Com a noite a espreitar, procurávamos ao longo da costa uma pousada.
Sendo tudo bastante caro, avançávamos de aposento em aposento até termos outra surpresa.
Quando dei conta, as minhas companheiras da outra scooter não estavam atrás de nós.
Preocupado, acelerei pela berma da estrada em contra mão, não tivessem elas caído novamente.
Mas nada disso. Desta vez a surpresa era ligeiramente diferente.
Tinham tido um furo e estavam paradas na berma da estrada.
Uma coisa é verdade. Estas meninas respiravam algum azar.
Um certo senhor que presenciou o sucedido, apontou para o outro lado da estrada, para repararmos o furo.
Quando lá chegamos, ficámos perplexos, pois estávamos diante de um salão de cabeleireiro e não de um mecânico.
Como este fulano, para além de ser cabeleireiro, também vendia alguns mantimentos, como bolachas e água, ainda achei que estávamos perante o homem dos sete ofícios e que nos ia reparar o furo.
Mas nada disso.
Pegou no telemóvel e fez uma chamada.
Após o telefonema mandou-nos aguardar, apontando para o relógio, e continuou a cortar o cabelo a um fulano como se nada fosse.
Passado algum tempo, chega um senhor de motorizada com tudo o que era preciso para reparar o pneu.
Dois euros e meio foi quanto custou uma câmara-de-ar nova mais a reparação.

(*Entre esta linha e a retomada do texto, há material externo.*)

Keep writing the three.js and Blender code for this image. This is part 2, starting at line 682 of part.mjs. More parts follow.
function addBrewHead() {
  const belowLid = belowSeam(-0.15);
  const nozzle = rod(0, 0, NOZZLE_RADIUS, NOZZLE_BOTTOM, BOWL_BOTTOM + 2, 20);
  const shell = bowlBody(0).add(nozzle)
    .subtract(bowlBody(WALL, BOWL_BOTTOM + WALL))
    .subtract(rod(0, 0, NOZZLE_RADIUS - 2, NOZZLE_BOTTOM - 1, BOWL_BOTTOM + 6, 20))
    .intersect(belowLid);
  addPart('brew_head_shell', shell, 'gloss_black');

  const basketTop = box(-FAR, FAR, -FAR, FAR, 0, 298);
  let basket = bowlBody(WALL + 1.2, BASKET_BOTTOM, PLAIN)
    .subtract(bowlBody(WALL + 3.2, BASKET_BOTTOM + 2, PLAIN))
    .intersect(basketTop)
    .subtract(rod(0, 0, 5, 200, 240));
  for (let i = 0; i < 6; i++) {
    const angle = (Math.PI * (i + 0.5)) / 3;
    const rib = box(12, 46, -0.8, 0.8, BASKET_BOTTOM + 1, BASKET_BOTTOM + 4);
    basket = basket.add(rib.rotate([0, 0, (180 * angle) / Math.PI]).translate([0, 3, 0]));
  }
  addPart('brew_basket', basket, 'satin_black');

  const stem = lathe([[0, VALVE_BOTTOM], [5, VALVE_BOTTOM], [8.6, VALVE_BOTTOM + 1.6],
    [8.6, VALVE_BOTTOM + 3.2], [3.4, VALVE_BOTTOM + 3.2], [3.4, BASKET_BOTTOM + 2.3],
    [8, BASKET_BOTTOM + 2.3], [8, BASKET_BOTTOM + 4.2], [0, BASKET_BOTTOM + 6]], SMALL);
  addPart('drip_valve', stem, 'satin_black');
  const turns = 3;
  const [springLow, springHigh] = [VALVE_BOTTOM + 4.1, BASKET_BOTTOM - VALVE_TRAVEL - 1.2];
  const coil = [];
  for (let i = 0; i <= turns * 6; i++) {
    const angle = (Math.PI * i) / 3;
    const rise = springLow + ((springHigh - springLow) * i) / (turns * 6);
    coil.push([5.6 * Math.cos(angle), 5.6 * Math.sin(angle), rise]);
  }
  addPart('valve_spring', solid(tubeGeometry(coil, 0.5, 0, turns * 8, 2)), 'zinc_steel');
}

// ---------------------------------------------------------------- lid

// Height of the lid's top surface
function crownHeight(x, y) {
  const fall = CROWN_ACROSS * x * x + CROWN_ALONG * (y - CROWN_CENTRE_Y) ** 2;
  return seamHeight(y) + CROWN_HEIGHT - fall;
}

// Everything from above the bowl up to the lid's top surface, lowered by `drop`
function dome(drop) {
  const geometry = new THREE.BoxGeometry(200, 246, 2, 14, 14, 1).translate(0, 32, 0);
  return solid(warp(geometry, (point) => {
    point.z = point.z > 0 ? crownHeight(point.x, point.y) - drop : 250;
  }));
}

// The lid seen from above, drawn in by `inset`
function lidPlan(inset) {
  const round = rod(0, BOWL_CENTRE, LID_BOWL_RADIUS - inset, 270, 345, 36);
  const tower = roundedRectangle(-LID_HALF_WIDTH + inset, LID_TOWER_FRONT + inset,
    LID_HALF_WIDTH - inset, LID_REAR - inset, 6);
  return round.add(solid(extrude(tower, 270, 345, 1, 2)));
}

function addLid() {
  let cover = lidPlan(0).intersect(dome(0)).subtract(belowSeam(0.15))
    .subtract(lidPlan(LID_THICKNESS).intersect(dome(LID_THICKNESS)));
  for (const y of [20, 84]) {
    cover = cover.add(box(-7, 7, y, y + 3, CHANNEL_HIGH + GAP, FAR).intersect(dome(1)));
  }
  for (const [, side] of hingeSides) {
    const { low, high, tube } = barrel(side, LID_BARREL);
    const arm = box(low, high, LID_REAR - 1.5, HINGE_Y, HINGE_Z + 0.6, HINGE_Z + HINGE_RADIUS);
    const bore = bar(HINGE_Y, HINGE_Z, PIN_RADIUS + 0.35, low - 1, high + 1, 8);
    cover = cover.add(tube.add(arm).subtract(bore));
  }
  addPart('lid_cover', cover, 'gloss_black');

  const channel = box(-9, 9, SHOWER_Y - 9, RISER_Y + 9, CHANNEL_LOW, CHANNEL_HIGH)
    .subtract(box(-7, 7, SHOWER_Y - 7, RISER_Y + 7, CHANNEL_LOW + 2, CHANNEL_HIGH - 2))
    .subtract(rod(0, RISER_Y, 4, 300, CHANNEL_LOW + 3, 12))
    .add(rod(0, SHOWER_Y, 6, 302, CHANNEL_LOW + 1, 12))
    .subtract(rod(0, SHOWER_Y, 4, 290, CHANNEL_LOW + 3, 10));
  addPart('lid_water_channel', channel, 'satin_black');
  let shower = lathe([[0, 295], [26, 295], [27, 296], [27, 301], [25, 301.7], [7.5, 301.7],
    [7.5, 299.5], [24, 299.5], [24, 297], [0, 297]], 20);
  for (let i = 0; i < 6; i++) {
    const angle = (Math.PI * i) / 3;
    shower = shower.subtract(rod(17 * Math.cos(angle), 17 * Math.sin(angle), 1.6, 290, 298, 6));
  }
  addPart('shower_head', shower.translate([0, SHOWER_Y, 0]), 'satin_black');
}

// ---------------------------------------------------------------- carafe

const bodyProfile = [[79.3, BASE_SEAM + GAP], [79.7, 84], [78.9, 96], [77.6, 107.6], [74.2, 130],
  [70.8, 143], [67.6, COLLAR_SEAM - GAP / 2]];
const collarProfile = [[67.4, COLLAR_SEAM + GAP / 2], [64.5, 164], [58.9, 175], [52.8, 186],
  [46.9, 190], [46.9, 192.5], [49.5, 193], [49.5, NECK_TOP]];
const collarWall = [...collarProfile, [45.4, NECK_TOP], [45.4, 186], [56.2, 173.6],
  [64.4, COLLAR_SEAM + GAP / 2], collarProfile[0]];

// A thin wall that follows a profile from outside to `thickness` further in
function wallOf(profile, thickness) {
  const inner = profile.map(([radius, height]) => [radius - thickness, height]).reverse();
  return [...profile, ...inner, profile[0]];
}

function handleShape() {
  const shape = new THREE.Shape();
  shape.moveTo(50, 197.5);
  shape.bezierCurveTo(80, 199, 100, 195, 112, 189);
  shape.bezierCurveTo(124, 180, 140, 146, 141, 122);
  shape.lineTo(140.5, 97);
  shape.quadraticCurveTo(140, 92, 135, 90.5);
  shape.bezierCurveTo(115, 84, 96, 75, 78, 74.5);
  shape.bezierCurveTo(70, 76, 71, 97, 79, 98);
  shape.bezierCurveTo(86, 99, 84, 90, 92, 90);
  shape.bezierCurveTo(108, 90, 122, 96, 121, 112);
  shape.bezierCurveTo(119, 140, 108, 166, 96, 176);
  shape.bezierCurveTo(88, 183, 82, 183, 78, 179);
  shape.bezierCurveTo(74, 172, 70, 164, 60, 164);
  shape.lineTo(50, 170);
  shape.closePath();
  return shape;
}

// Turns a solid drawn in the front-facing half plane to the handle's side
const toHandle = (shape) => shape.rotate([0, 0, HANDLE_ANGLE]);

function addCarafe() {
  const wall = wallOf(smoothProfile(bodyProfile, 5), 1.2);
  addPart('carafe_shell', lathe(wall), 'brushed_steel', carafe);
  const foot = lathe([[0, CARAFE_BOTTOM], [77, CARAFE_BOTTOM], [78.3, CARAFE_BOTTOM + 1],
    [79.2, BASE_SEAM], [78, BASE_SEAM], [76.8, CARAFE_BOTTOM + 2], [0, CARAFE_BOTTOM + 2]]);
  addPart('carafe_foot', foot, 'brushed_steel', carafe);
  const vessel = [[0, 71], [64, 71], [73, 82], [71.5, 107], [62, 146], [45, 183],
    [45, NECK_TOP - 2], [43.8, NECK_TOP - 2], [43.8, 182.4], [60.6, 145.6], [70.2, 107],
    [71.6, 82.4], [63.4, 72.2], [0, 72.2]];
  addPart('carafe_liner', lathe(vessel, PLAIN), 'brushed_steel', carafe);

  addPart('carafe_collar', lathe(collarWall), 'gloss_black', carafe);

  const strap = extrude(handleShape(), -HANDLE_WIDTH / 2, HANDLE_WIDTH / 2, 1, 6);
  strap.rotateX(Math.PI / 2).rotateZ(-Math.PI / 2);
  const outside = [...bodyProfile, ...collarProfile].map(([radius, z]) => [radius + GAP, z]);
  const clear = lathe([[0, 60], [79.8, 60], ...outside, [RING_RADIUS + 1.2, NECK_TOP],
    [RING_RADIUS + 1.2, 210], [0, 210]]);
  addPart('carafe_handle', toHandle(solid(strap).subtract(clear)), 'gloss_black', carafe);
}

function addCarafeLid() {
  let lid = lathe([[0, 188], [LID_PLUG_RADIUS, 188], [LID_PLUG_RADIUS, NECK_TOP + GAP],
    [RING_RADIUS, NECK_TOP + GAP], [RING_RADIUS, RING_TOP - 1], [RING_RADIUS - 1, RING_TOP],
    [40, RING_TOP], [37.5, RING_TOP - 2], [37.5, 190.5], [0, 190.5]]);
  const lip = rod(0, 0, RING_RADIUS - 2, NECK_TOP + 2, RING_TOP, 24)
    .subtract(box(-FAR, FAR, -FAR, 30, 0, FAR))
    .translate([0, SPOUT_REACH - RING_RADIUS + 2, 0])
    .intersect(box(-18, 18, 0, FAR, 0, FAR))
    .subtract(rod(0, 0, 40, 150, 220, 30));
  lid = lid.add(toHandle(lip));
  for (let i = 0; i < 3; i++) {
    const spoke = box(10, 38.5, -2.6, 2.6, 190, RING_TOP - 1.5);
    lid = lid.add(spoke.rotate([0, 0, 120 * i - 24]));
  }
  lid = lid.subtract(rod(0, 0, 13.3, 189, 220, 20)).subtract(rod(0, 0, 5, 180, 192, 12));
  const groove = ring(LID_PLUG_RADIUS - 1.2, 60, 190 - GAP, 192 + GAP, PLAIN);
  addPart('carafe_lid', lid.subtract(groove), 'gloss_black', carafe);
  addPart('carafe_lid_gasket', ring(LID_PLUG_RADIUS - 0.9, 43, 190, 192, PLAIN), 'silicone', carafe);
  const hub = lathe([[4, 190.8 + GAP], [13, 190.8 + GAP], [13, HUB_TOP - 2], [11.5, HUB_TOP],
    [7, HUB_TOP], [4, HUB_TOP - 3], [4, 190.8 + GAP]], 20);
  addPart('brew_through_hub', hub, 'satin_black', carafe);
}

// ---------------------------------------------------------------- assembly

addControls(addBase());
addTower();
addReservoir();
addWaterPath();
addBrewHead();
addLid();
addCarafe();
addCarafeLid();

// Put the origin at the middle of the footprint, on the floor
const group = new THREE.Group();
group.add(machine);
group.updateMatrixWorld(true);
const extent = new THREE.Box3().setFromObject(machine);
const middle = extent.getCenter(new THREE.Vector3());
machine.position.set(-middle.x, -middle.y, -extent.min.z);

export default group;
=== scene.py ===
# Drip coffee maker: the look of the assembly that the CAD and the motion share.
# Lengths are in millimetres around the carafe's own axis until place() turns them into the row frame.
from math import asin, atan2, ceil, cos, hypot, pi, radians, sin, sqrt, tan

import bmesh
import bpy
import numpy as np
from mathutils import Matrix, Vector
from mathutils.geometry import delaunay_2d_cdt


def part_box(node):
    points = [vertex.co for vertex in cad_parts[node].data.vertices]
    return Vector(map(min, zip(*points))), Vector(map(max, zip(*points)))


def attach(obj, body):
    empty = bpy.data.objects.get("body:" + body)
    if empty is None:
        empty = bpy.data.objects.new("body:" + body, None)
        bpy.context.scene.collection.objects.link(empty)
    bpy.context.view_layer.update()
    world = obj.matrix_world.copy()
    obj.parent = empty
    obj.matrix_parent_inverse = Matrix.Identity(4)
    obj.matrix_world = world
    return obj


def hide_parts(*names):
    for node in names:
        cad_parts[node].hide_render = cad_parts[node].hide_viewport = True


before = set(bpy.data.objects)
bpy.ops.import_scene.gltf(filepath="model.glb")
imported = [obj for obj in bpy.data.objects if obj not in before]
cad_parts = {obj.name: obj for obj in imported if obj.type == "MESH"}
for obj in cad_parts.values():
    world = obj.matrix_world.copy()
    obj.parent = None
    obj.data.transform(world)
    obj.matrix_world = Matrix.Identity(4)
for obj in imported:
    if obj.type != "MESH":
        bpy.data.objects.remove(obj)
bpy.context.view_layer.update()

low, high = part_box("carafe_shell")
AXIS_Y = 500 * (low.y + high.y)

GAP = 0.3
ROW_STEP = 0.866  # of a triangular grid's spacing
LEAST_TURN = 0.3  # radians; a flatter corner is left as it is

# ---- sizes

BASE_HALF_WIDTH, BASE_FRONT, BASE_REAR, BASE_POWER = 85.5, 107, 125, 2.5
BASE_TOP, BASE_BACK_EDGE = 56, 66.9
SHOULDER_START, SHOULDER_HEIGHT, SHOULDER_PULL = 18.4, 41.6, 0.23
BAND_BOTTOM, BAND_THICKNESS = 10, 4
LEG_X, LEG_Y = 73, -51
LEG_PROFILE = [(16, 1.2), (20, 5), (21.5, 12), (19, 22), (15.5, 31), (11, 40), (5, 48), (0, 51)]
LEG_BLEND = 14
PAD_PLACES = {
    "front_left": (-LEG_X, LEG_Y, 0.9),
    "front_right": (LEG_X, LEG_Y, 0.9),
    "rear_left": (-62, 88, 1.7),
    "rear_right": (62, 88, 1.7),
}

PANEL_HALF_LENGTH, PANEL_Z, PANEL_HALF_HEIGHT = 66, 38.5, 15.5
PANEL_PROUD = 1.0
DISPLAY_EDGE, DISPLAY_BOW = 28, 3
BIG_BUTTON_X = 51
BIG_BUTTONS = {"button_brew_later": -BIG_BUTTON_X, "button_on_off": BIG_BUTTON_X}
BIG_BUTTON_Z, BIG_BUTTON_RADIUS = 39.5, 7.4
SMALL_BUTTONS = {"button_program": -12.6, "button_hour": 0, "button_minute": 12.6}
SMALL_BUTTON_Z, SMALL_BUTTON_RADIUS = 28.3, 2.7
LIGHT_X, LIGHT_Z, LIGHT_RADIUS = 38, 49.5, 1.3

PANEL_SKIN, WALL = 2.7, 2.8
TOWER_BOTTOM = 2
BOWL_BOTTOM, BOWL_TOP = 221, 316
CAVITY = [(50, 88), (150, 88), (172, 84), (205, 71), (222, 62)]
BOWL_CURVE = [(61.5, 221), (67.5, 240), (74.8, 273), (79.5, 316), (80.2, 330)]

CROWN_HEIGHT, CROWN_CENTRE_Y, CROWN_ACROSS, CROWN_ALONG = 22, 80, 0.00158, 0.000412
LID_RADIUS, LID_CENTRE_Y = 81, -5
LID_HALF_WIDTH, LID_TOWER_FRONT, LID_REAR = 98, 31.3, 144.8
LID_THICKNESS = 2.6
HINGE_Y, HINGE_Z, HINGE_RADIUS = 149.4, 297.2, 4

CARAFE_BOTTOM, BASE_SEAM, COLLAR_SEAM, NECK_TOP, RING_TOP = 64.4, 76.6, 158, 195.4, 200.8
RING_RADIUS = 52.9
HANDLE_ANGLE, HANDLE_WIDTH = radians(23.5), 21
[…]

Regressar a Kuta foi como voltar à estaca zero e eis que o famoso ditado “ depois da tempestade vem a bonança” se converte num “depois da bonança vem a tempestade.”
Após alguns dias de sossego e calma, estávamos novamente perante um trânsito louco e completamente absurdo.
Sem qualquer guia, ainda demorámos um bom pedaço para encontrar o local de entrega das scooters.
Mas esta é mesmo a magia e a essência deste tipo de viagens.
Sem qualquer trunfo, como num jogo de cartas, tentamos somar pontos a cada jogada.
Por vezes, também nós ficamos baralhados com situações adversas ao nosso quotidiano, mas no final acabamos sempre por vencer.
Aprendemos, crescemos e tornamo-nos pessoas com um olhar bastante diferente sobre um mundo tão mágico e misterioso.